European Commission President Ursula von der Leyen goes even further structurally: €800 billion mobilization capacity, €90 billion Ukraine financing, investment in strategic enablers such as space and intelligence, dual-use industrial integration, qualified majority decision-making instead of unanimity.
This is not crisis management, it is structural transformation.
3. Is NATO Breaking?
No.
But it is becoming more European.
The United States remains indispensable in critical areas:
Satellite intelligence
Strategic airlift and logistics
Missile defense
Nuclear deterrence
Europe cannot replicate these capacities in the short term.
What is changing is not the alliance’s existence, but the automaticity of U.S. leadership.
NATO is shifting toward a more explicit division of labor:
Europe assumes the primary conventional burden in its eastern theater.
The United States provides the strategic umbrella.
This is not dissolution, it is recalibration.
4. Is the European Union Fracturing?
Again: no.
But it is undergoing securitization.
Defense is becoming industrial policy.
Security is becoming economic strategy.
Dual-use technology links civilian and military value chains.
Trade, energy, raw materials, digital infrastructure, financial flows — all are increasingly framed through a security lens.
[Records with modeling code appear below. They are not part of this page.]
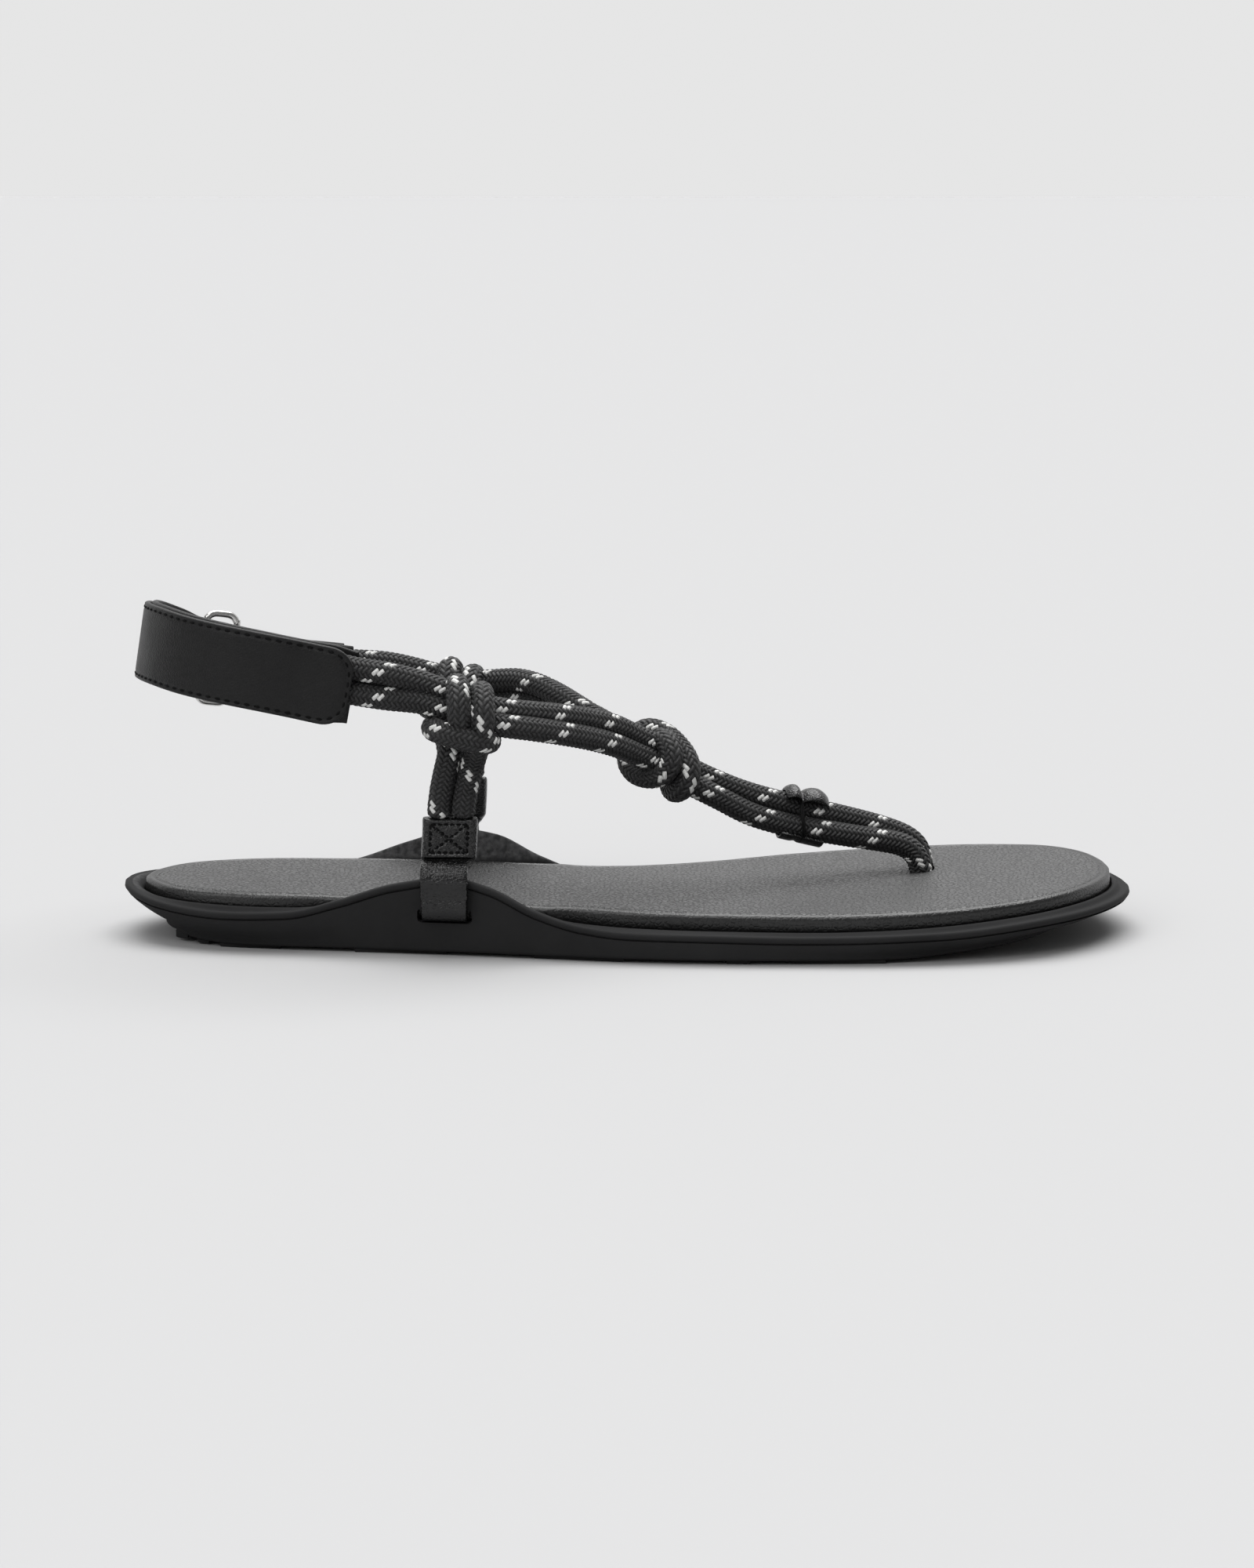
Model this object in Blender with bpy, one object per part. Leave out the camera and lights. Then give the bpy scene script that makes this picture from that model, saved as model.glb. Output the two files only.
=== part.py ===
"""Right rope sandal: a moulded sole unit with side wings, a padded footbed, side tabs, a knotted rope
upper with a toe post, a leather keeper, and a heel strap that folds back through a metal ring.

The toe points along +X, the lateral side along -Y and up along +Z. Sizes are in metres.
"""
import math

import bpy
import numpy as np
from mathutils import Vector

MM = 0.001

# Driving sizes of the sole unit
SOLE_LENGTH = 252.6 * MM
BALL_WIDTH = 95.5 * MM
WING_HEIGHT = 21.8 * MM
LUG_DEPTH = 0.9 * MM
TREAD_EDGE_RADIUS = 0.9 * MM
LIP_HEIGHT = 1.6 * MM
LIP_PROUD = 0.7 * MM
LIP_WIDTH = 2.3 * MM
WING_WALL = 3.3 * MM
WING_BLEND = 2.5 * MM
CLEARANCE = 0.3 * MM

# Driving sizes of the footbed
HEEL_SEAT_HEIGHT = 13.8 * MM
FOOTBED_THICKNESS = 4.6 * MM
FOOTBED_ROLL = 2.0 * MM
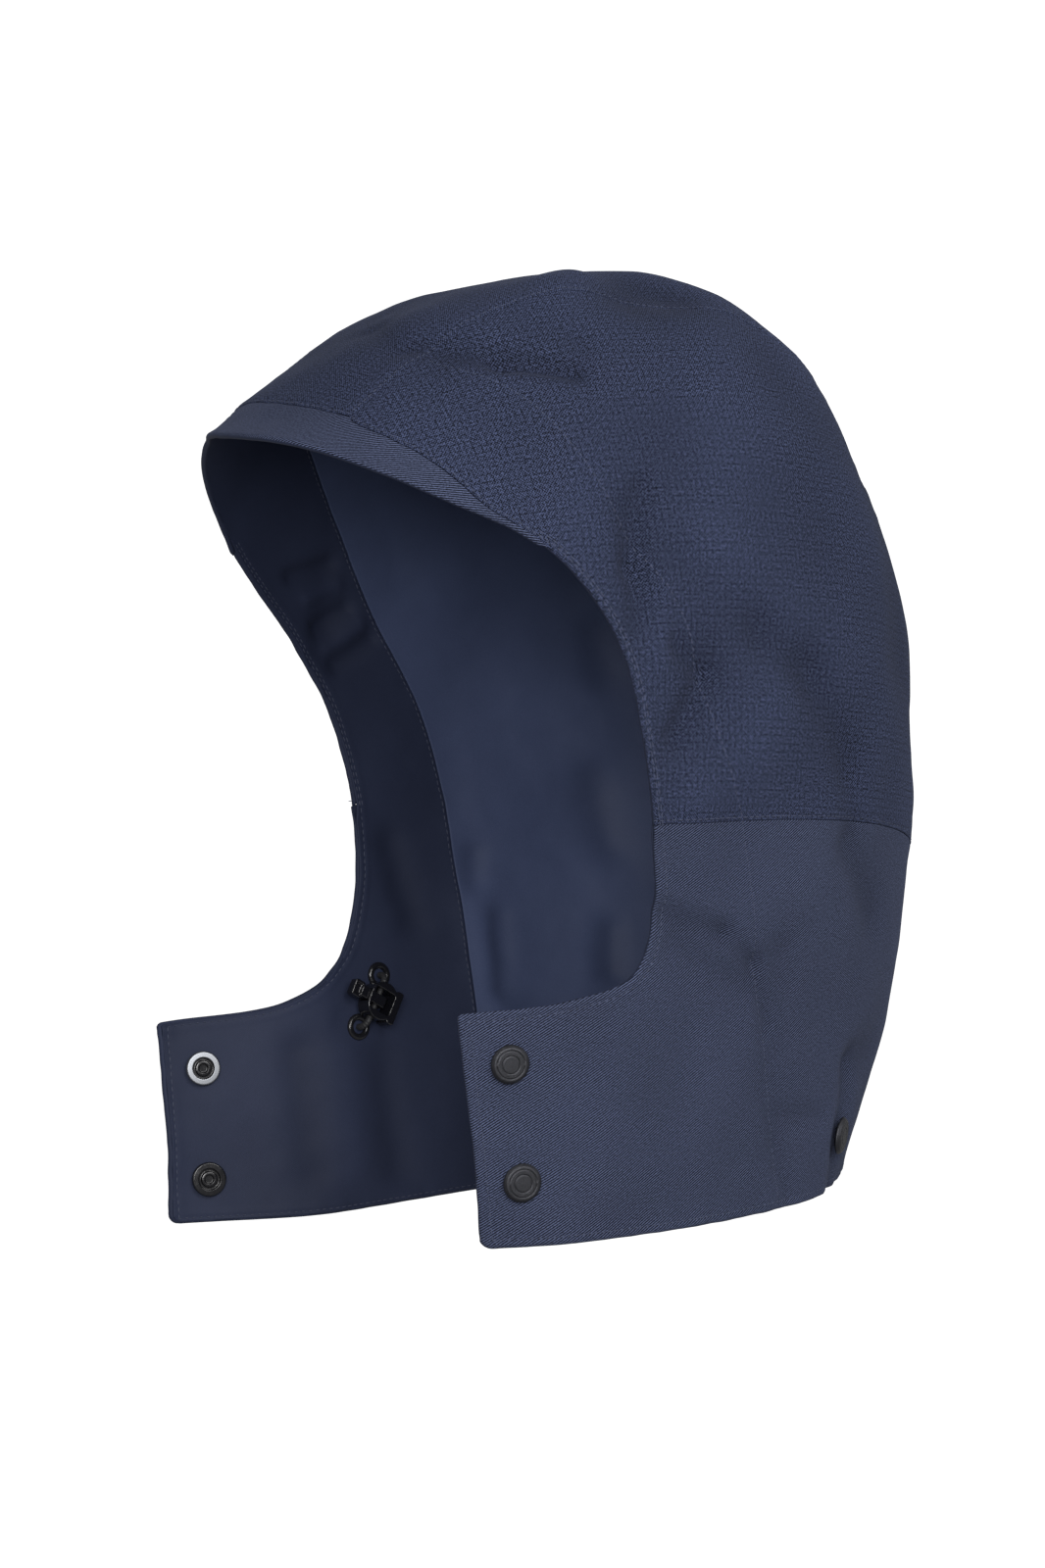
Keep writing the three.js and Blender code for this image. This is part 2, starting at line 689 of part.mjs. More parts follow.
function eyeletGeometry() {
  const outer = eyeletDiameter / 2;
  const inner = eyeletBore / 2;
  const crest = (outer + inner) / 2;
  const rim = eyeletHeight / 2;
  const points = [
    new THREE.Vector2(inner, 0),
    new THREE.Vector2(outer, 0),
    new THREE.Vector2(outer, rim),
    new THREE.Vector2(crest, eyeletHeight),
    new THREE.Vector2(inner, rim),
    new THREE.Vector2(inner, 0),
  ];
  return turned(points, eyeletSides);
}

// Places of the three pairs of press studs of one side.
function snapPlaces(side, sign) {
  const top = openingPlace(side, "edge", flapCorner);
  const foot = opening[side].edge.foot;
  const inset = snapInset[side];
  const onFlap = (drop) => {
    const share = drop / (top.z - foot.z);
    return sidePoint(sign, THREE.MathUtils.lerp(top.y, foot.y, share) + inset, top.z - drop);
  };
  return [
    { spot: "upper", p: onFlap(snapTopInset) },
    { spot: "lower", p: onFlap(snapTopInset + snapSpacing) },
    { spot: "nape", p: sidePoint(sign, napeSnapBack, napeSnapHeight) },
  ];
}

function snaps(panels) {
  const meshes = [];
  for (const { side, sign } of sides) {
    for (const { spot, p } of snapPlaces(side, sign)) {
      const capAxes = clothAxes(p, 0, true);
      const capShape = turnedRows(capRows, capDiameter, capHeight, capSides);
      const cap = named(`snap_cap_${spot}_${side}`, capShape, blackMetal);
      meshes.push(seat(cap, capAxes, standOff(capAxes, capDiameter / 2, panels.neck_panel)));
      const inside = spot === "nape" ? panels[`lining_${side}`] : panels.front_facing;
      const socketAxes = clothAxes(p, insideDepth, false);
      const finish = spot === "upper" ? nickel : blackMetal;
      const socketShape = turnedRows(socketRows, socketDiameter, socketHeight, socketSides);
      const socket = named(`snap_socket_${spot}_${side}`, socketShape, finish);
      meshes.push(seat(socket, socketAxes, standOff(socketAxes, socketDiameter / 2, inside)));
    }
  }
  return meshes;
}

// Solids for cutting and joining
const wasm = await Module();
wasm.setup();

function solid(geometry) {
  const bare = geometry.clone();
  bare.deleteAttribute("normal");
  bare.deleteAttribute("uv");
  const merged = mergeVertices(bare);
  const triVerts = new Uint32Array(merged.index.array);
  const vertProperties = merged.attributes.position.array;
  return new wasm.Manifold(new wasm.Mesh({ numProp: 3, vertProperties, triVerts }));
}

function geometryOf(body) {
  const mesh = body.getMesh();
  const geometry = new THREE.BufferGeometry();
  geometry.setAttribute("position", new THREE.BufferAttribute(mesh.vertProperties, 3));
  geometry.setIndex(new THREE.BufferAttribute(mesh.triVerts, 1));
  geometry.computeVertexNormals();
  return geometry;
}

function block(x0, x1, breadth, thickness) {
  return new THREE.BoxGeometry(x1 - x0, breadth, thickness).translate((x0 + x1) / 2, 0, 0);
}

// A slab with rounded corners in the x-y plane, centred on z = 0.
function roundedSlab(x0, x1, breadth, radius, thickness) {
  const half = breadth / 2;
  const shape = new THREE.Shape();
  shape.absarc(x1 - radius, half - radius, radius, 0, Math.PI / 2);
  shape.absarc(x0 + radius, half - radius, radius, Math.PI / 2, Math.PI);
  shape.absarc(x0 + radius, radius - half, radius, Math.PI, 1.5 * Math.PI);
  shape.absarc(x1 - radius, radius - half, radius, 1.5 * Math.PI, 2 * Math.PI);
  const options = { depth: thickness, bevelEnabled: false, curveSegments: 4 };
  return new THREE.ExtrudeGeometry(shape, options).translate(0, 0, -thickness / 2);
}

// The cord lock along x, with the cord's axis along y through its origin and the plunger towards +x.
const cordRoom = cordDiameter / 2 + runningClearance;
const stemEnd = -(cordRoom + plungerWall);
const windowStart = stemEnd - plungerTravel - runningClearance;
const bodyStart = windowStart - lockWall;
const windowEnd = cordRoom + plungerTravel;
const bodyEnd = windowEnd + lockWall;
const paddleStart = bodyEnd + plungerTravel + runningClearance;

function lockBodyGeometry() {
  const frame = solid(roundedSlab(bodyStart, bodyEnd, lockBreadth, lockRounding, lockThickness));
  const plate = roundedSlab(bodyStart - flangeThickness, bodyStart + lockWall, flangeBreadth, smallRounding,
    lockThickness);
  const windowBreadth = lockBreadth - 4 * lockWall;
  const window = solid(roundedSlab(windowStart, windowEnd, windowBreadth, smallRounding, 2 * lockThickness));
  const slotBreadth = plungerBreadth + 2 * runningClearance;
  const slot = solid(block(0, 2 * bodyEnd, slotBreadth, plungerThickness + 2 * runningClearance));
  const bore = new THREE.CylinderGeometry(cordRoom, cordRoom, 2 * lockBreadth, 12);
  return geometryOf(frame.add(solid(plate)).subtract(window).subtract(slot).subtract(solid(bore)));
}

function plungerGeometry() {
  const stem = solid(block(stemEnd, paddleStart + plungerWall, plungerBreadth, plungerThickness));
  const paddleEnd = paddleStart + paddleLength;
  const paddle = solid(roundedSlab(paddleStart, paddleEnd, paddleBreadth, smallRounding, paddleThickness));
  const cordSlot = solid(block(-cordRoom, cordRoom + plungerTravel, 2 * plungerBreadth, 2 * cordRoom));
  const recess = block(paddleStart + plungerWall, paddleEnd - plungerWall, paddleBreadth - 2 * plungerWall,
    2 * paddleRecess);
  const upper = solid(recess.translate(0, 0, paddleThickness / 2));
  return geometryOf(stem.add(paddle).subtract(cordSlot).subtract(upper));
}

// The cord's rise from an eyelet to the lock: shares of the way out from the lock and up to its axis.
const cordRows = [
  { out: 1, up: 0 },
  { out: 1, up: 0.3 },
  { out: 0.8, up: 0.7 },
  { out: 0.35, up: 0.96 },
  { out: 0, up: 1 },
];
const cordSteps = 16;

// The cord comes out of one eyelet, runs through the lock and goes into the other: along y, above the cloth.
function drawCordGeometry(axisHeight) {
  const reach = eyeletSpacing / 2;
  const entry = lockBreadth / 2;
  const half = cordRows.map((row) => {
    const y = THREE.MathUtils.lerp(entry, reach, row.out);
    return new THREE.Vector3(0, -y, THREE.MathUtils.lerp(gap, axisHeight, row.up));
  });
  const middle = [new THREE.Vector3(0, -entry / 2, axisHeight), new THREE.Vector3(0, 0, axisHeight)];
  const there = [...half, ...middle];
  const back = there.slice(0, -1).reverse().map((point) => new THREE.Vector3(0, -point.y, point.z));
  const points = [...there, ...back];
  const section = new THREE.Shape();
  section.absarc(0, 0, cordDiameter / 2, 0, 2 * Math.PI);
  const extrudePath = new THREE.CatmullRomCurve3(points);
  return new THREE.ExtrudeGeometry(section, { steps: cordSteps, curveSegments: 4, extrudePath });
}

function cordLocks(panels) {
  const meshes = [];
  for (const { side, sign } of sides) {
    const axes = clothAxes(sidePoint(sign, lockBack, lockHeight), insideDepth, false);
    const lean = new THREE.Quaternion().setFromAxisAngle(axes.z, THREE.MathUtils.degToRad(sign * lockLean));
    axes.y.applyQuaternion(lean).multiplyScalar(sign);
    axes.x.crossVectors(axes.y, axes.z);
    const ground = standOff(axes, eyeletSpacing / 2 + eyeletDiameter / 2, panels.front_facing);
    const axisHeight = eyeletHeight + gap + lockThickness / 2;
    for (const [spot, way] of [["upper", sign], ["lower", -sign]]) {
      const eyelet = named(`cord_eyelet_${spot}_${side}`, eyeletGeometry(), gloss);
      const offset = axes.y.clone().multiplyScalar((way * eyeletSpacing) / 2);
      meshes.push(seat(eyelet, axes, ground));
      eyelet.position.add(offset);
    }
    const body = named(`cord_lock_body_${side}`, lockBodyGeometry(), darkPlastic);
    const plunger = named(`cord_lock_plunger_${side}`, plungerGeometry(), darkPlastic);
    meshes.push(seat(body, axes, ground + axisHeight));
    meshes.push(seat(plunger, axes, ground + axisHeight));
    const cord = named(`draw_cord_${side}`, drawCordGeometry(axisHeight), cordBlack);
    meshes.push(seat(cord, axes, ground));
  }
  return meshes;
}

const cloths = [...outerPanels(), ...innerPanels()];
const byName = Object.fromEntries(cloths.map((mesh) => [mesh.name, mesh]));
const headRest = skin(crownPoint(0, headRestTurn), insideDepth);
const hood = new THREE.Group();
hood.add(...cloths, ...snaps(byName), ...cordLocks(byName));
hood.position.set(0, -headRest.y, -headRest.z);

export default hood;
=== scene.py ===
# %% [markdown]
# # A detachable work hood
#
# The real hood is sewn from ripstop canvas over the head and plain twill round the neck, with a facing and
# a lining inside, six press studs on the neck and a cord lock at each cheek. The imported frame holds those
# pieces as plain solids. This lesson dresses them: finer cloth with turned edges, stitches, turned metal
# and moulded plastic, each finish made of nodes.

import math

import bpy
import numpy as np
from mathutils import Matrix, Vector
from mathutils.kdtree import KDTree


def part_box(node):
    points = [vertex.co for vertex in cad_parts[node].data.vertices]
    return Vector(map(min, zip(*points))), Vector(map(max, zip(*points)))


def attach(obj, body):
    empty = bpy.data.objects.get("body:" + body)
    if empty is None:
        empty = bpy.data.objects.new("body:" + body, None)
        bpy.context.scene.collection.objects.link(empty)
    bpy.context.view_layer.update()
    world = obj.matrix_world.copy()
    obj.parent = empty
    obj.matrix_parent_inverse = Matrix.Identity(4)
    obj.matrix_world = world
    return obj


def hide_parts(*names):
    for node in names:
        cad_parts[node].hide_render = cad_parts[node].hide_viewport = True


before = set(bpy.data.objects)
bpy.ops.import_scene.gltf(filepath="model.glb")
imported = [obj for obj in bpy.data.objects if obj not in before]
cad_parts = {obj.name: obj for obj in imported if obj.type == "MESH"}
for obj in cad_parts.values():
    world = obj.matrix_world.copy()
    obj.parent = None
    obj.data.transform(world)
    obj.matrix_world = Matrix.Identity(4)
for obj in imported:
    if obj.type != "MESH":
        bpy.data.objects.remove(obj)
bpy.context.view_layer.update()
MM = 0.001
print("The frame holds", len(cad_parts), "nodes")

# %% [markdown]
# ## The form of the hood
#
# A hood in wear is close to half an egg standing on a collar. It could be sculpted or simulated, but it has
# to lie exactly where the solids lie, so its form is a formula: level sections round the head, a side view
# of the crown, and a short table of folds. Everything below is millimetres above the hem.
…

This represents a quiet revolution.
The strain is not institutional collapse, but structural pressure:
Rising defense expenditure
Increased public debt
Industrial restructuring
Political polarization
The central question is therefore economic and societal:
Can European societies sustain the speed and scale of this transformation?
5. Ukraine as Catalyst
Ukraine is not the core of this transformation — it is the accelerator.
The United States increasingly operates within domestic political time horizons.
Europe thinks in long-term security horizons.
If Washington seeks faster conflict resolution while Europe prioritizes sustained deterrence, friction emerges — not necessarily from betrayal, but from divergent priorities.
The decisive variable is straightforward:
Can Europe credibly compensate for any reduction in U.S. operational support?
If not, structural vulnerability increases.
6. Geoeconomic Consequences
The systemic implications are already visible:
Defense spending will remain structurally elevated.
European defense and high-tech industries will consolidate.
Supply chains will regionalize further.
Energy and raw materials policy will remain strategic assets.
Capital markets will increasingly price in long-term security expenditure.
For Germany, this is particularly consequential:
The federal budget will remain structurally burdened.
Automotive, machinery, and aerospace sectors will integrate deeper into dual-use supply chains.
Infrastructure will become security-critical.
Political polarization over defense spending will intensify.
Germany is not peripheral to this transformation, it is central to it.
7. Most Probable Outlook (2026–2028)
The baseline scenario:
NATO remains intact but more European in operational weight.
The EU expands defense capabilities substantially.
Transatlantic relations remain functional but less ideologically aligned.
Ukraine continues receiving support under growing fiscal and political pressure.
Defense and industrial policy merge structurally across Europe.
No abrupt rupture.
But a long-term redistribution of responsibility.
8. The Core Assessment
MSC 2026 was not a moment of collapse.
It was a moment of clarity.
The West remains allied, but no longer by default.
Europe is being compelled to assume responsibility — militarily, economically, technologically.
Whether this leads to stabilization or overstretch will not be decided in conference halls, but in budgets, industrial capacity, and political consent.
The rift is not yet a fracture.
But the stress test has begun and it will not end quickly!